In Australia, dividends are only taxed once via franking credits. A franking credit is a tax credit that is given to shareholders who receive dividends on equities. Investors who receive corporate dividends get a corresponding franking credit that can be claimed on their tax returns.
Another factor that causes higher yields in Australia is that its economy tends to behave more like an emerging market, whereas the U.S. is a developed market. Emerging markets carry greater risks which translate into higher interest rates.
Get a complete list of foreign companies that have ADRs listed in the U.S. on our dedicated page tracking foreign dividend stocks.
An Example Using Franking Credits
How franking credits work exactly is usually best clarified through an example.
Let’s assume that a company in Australia wishes to distribute a dividend to shareholders. We’ll also assume that the company pays the standard Australian corporate tax rate of 30% and distributes all after-tax earnings as dividends.

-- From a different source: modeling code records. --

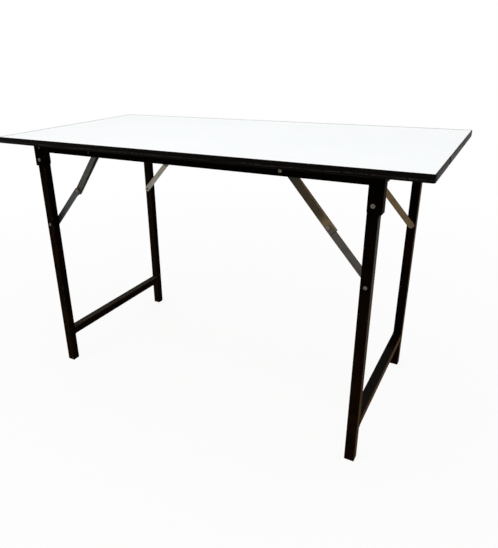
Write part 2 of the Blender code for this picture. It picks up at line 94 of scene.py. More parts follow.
def timesVector(first, second):
    return result(treeOf(first), "ShaderNodeVectorMath", {0: first, 1: second}, operation="MULTIPLY")


def split(vector):
    return addNode(treeOf(vector), "ShaderNodeSeparateXYZ", {0: vector}).outputs


def combine(tree, x=0.0, y=0.0, z=0.0):
    return result(tree, "ShaderNodeCombineXYZ", {"X": x, "Y": y, "Z": z})


def attribute(tree, name, output="Vector"):
    return addNode(tree, "ShaderNodeAttribute", attribute_name=name).outputs[output]


def noise(place, scale, detail=2.0, stretch=None):
    if stretch:
        place = result(treeOf(place), "ShaderNodeMapping", {"Vector": place, "Scale": stretch})
    return result(treeOf(place), "ShaderNodeTexNoise", {"Vector": place, "Scale": scale, "Detail": detail})


def remap(value, fromLow, fromHigh, toLow=0.0, toHigh=1.0):
    sizes = {"Value": value, "From Min": fromLow, "From Max": fromHigh, "To Min": toLow, "To Max": toHigh}
    return result(treeOf(value), "ShaderNodeMapRange", sizes)


def spread(pattern, ends):         # a noise pattern's middle range, spread between two values
    return remap(pattern, 0.3, 0.7, *ends)


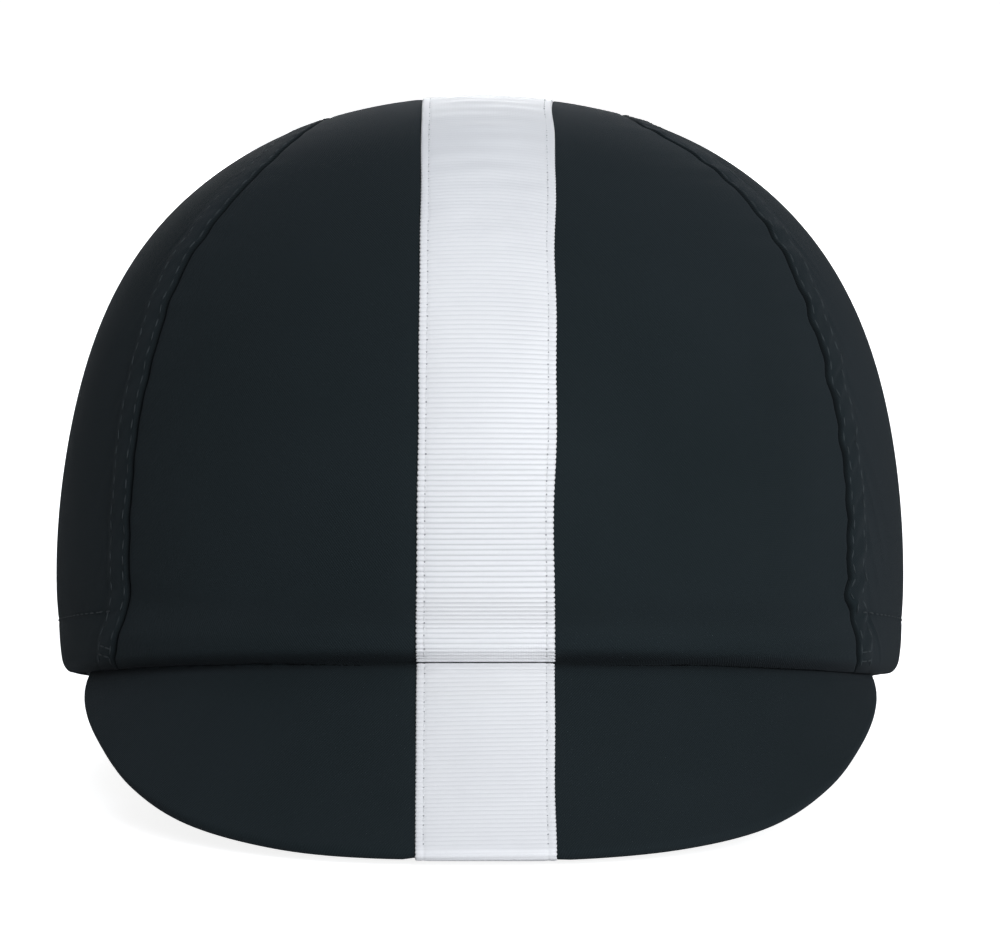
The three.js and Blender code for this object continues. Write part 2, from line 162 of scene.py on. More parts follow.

If XYZ company earns $1.00 per share on a pre-tax basis, it will pay $0.30 in corporate taxes and distribute $0.70 in dividends. The shareholder will receive the $0.70 dividend and a $0.30 franking credit to offset the corporate tax already paid, essentially giving the shareholder the full $1.00 per share dividend. If the shareholder’s marginal tax rate is 25%, the total dividend they’d end up receiving would be $0.75. Using the franking credit, the shareholder ends up paying only their marginal tax rate on the full dividend.
Using the same example in the U.S., a $1.00 pre-tax profit would be taxed at the 35% corporate rate resulting in a $0.65 dividend available to shareholders. If the shareholder pays a 20% rate on dividend income, the final dividend received would be just $0.52.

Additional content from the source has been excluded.